Task requirements:
Among the entries below, extract exactly the lines that run from the one with "case_boards(*case_ends())" through the one with "bpy.data.objects.remove(obj)", both ends included.

[Data entries]
-------
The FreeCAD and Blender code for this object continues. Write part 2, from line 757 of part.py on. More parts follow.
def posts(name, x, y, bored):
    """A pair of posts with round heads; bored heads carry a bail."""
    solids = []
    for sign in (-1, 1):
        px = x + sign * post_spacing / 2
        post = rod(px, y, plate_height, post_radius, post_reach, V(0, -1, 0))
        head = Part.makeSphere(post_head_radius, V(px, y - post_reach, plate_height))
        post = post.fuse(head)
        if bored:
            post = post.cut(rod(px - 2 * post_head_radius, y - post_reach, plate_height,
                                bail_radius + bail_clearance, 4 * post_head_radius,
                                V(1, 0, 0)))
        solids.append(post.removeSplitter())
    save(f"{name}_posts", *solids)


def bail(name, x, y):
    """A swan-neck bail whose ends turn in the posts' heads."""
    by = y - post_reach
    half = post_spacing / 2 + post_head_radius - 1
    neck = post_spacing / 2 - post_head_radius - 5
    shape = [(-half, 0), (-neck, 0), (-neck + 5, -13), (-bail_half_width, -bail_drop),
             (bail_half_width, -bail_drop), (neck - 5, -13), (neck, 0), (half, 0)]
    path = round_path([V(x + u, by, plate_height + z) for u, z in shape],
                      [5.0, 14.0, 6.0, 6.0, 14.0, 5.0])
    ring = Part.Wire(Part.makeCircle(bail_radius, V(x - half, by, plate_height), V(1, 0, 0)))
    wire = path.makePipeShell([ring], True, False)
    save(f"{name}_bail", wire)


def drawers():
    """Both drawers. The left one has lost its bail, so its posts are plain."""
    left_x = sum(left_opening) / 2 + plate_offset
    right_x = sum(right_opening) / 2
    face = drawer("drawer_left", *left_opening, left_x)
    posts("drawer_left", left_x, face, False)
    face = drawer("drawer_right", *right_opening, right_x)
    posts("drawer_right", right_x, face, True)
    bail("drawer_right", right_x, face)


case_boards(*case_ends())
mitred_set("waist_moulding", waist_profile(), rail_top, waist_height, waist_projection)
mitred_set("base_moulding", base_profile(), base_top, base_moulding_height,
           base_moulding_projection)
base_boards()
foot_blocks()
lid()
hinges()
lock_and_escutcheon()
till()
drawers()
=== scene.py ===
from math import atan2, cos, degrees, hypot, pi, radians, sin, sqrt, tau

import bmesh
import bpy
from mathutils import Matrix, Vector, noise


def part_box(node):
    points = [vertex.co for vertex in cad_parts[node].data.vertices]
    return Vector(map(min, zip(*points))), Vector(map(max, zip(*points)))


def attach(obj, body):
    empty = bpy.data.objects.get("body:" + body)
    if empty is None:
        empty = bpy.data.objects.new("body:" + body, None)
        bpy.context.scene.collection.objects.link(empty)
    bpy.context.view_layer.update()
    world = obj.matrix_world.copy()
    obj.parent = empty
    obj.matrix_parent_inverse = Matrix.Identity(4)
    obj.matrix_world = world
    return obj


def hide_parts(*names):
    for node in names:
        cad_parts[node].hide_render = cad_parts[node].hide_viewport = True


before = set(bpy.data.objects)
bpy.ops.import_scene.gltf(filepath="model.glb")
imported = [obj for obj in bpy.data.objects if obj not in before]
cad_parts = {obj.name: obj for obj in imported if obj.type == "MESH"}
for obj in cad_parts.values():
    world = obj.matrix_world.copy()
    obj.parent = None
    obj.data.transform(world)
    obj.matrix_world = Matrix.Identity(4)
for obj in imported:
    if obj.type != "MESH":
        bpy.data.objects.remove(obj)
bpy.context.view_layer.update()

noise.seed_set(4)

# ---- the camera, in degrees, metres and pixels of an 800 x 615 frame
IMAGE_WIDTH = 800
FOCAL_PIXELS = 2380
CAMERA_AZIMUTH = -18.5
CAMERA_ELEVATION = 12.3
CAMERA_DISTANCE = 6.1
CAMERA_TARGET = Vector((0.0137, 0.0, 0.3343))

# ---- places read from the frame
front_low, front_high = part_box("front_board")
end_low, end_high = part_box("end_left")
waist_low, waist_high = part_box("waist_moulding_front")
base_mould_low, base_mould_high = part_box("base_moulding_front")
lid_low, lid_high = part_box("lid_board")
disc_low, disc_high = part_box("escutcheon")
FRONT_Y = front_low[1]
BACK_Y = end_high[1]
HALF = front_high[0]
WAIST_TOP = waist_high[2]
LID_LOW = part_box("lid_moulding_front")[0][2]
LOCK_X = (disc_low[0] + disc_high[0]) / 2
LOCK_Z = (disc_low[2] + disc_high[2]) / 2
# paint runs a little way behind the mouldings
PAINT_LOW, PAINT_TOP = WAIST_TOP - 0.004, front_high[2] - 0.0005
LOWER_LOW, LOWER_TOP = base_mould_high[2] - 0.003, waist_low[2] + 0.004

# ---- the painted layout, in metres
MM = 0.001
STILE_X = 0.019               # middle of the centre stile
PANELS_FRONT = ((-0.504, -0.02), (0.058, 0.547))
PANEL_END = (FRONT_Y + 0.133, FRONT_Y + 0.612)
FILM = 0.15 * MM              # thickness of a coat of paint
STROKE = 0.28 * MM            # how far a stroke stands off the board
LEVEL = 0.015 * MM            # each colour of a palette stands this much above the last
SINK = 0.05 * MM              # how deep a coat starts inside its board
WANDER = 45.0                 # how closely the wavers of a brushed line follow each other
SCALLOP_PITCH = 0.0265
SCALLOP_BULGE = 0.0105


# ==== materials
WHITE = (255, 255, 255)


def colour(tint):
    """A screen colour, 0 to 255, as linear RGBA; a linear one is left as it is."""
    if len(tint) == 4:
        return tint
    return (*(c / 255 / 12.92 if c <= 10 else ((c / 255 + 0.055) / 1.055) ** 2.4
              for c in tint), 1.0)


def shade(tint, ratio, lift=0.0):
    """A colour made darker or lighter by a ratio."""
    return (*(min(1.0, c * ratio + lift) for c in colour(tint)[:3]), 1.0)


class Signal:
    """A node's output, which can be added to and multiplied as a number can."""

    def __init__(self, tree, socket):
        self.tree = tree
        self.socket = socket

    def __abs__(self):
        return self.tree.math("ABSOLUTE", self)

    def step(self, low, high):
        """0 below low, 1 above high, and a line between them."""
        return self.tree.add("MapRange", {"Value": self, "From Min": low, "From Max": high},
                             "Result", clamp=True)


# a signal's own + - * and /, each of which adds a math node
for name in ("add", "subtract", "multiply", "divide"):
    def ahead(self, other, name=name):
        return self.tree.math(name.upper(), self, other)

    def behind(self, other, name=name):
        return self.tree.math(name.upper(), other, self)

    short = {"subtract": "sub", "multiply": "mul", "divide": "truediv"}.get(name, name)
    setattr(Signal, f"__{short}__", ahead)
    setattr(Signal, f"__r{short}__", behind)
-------
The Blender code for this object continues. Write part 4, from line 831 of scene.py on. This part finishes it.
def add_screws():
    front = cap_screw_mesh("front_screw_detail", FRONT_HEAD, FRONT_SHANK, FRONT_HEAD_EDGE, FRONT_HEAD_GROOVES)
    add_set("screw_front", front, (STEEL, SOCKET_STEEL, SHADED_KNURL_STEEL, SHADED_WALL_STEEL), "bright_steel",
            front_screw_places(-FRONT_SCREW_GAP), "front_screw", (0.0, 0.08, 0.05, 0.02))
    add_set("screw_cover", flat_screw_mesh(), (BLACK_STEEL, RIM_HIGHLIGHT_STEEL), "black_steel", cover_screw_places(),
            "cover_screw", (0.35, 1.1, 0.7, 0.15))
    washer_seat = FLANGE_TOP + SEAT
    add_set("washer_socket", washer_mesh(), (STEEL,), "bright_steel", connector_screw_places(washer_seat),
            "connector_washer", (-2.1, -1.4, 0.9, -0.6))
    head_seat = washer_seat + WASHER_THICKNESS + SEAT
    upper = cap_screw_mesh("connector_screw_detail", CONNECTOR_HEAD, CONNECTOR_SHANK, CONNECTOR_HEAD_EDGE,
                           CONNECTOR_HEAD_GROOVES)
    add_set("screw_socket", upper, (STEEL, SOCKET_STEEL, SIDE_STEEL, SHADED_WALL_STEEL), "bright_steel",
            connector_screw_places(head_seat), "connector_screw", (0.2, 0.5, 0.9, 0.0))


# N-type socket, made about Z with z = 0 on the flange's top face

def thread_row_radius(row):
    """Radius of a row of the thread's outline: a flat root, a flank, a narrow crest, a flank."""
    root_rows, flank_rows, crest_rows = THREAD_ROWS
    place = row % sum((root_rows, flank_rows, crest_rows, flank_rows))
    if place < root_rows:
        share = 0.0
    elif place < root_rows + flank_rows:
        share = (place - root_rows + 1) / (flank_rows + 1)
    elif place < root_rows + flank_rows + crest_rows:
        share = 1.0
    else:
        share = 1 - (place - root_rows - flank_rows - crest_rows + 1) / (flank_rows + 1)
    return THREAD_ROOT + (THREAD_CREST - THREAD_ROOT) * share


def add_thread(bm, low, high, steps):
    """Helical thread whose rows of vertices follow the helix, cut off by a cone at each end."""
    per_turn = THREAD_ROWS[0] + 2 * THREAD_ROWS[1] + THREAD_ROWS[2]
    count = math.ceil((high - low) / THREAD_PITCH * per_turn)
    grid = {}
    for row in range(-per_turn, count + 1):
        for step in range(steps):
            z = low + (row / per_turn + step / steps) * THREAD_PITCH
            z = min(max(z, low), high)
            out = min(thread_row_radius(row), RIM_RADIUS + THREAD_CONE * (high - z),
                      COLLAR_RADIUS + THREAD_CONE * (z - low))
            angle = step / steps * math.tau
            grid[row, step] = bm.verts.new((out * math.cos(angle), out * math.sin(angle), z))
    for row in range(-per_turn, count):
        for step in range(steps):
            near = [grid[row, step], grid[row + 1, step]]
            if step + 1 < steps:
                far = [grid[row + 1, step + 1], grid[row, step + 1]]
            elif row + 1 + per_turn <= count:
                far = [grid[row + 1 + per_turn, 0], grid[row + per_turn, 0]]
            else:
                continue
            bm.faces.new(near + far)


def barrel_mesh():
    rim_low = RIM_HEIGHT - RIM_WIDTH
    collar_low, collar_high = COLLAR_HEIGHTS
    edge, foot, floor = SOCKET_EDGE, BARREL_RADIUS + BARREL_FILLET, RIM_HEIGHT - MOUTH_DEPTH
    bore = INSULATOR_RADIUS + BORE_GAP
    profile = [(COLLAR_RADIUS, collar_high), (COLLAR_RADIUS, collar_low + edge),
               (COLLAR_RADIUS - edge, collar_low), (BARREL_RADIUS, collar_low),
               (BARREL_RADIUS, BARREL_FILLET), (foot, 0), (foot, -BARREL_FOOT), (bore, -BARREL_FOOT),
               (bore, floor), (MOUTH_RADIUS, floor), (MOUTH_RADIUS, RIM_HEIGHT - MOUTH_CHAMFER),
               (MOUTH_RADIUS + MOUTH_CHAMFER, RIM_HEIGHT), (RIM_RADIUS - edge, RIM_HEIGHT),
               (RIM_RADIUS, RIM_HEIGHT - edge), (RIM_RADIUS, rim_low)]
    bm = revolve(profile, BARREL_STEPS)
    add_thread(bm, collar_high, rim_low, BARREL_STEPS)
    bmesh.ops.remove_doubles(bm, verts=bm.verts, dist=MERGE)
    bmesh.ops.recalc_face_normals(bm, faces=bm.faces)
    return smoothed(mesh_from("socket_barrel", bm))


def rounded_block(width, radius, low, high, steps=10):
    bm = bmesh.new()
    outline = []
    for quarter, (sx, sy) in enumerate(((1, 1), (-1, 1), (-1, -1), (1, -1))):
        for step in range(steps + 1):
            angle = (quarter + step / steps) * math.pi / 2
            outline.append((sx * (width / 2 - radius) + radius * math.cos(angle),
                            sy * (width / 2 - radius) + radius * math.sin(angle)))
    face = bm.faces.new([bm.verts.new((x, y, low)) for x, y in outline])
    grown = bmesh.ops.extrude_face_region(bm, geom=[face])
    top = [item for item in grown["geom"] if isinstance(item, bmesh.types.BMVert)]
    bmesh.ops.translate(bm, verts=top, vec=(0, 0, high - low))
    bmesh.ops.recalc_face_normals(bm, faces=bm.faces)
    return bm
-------
Result below:
case_boards(*case_ends())
mitred_set("waist_moulding", waist_profile(), rail_top, waist_height, waist_projection)
mitred_set("base_moulding", base_profile(), base_top, base_moulding_height,
           base_moulding_projection)
base_boards()
foot_blocks()
lid()
hinges()
lock_and_escutcheon()
till()
drawers()
=== scene.py ===
from math import atan2, cos, degrees, hypot, pi, radians, sin, sqrt, tau

import bmesh
import bpy
from mathutils import Matrix, Vector, noise


def part_box(node):
    points = [vertex.co for vertex in cad_parts[node].data.vertices]
    return Vector(map(min, zip(*points))), Vector(map(max, zip(*points)))


def attach(obj, body):
    empty = bpy.data.objects.get("body:" + body)
    if empty is None:
        empty = bpy.data.objects.new("body:" + body, None)
        bpy.context.scene.collection.objects.link(empty)
    bpy.context.view_layer.update()
    world = obj.matrix_world.copy()
    obj.parent = empty
    obj.matrix_parent_inverse = Matrix.Identity(4)
    obj.matrix_world = world
    return obj


def hide_parts(*names):
    for node in names:
        cad_parts[node].hide_render = cad_parts[node].hide_viewport = True


before = set(bpy.data.objects)
bpy.ops.import_scene.gltf(filepath="model.glb")
imported = [obj for obj in bpy.data.objects if obj not in before]
cad_parts = {obj.name: obj for obj in imported if obj.type == "MESH"}
for obj in cad_parts.values():
    world = obj.matrix_world.copy()
    obj.parent = None
    obj.data.transform(world)
    obj.matrix_world = Matrix.Identity(4)
for obj in imported:
    if obj.type != "MESH":
        bpy.data.objects.remove(obj)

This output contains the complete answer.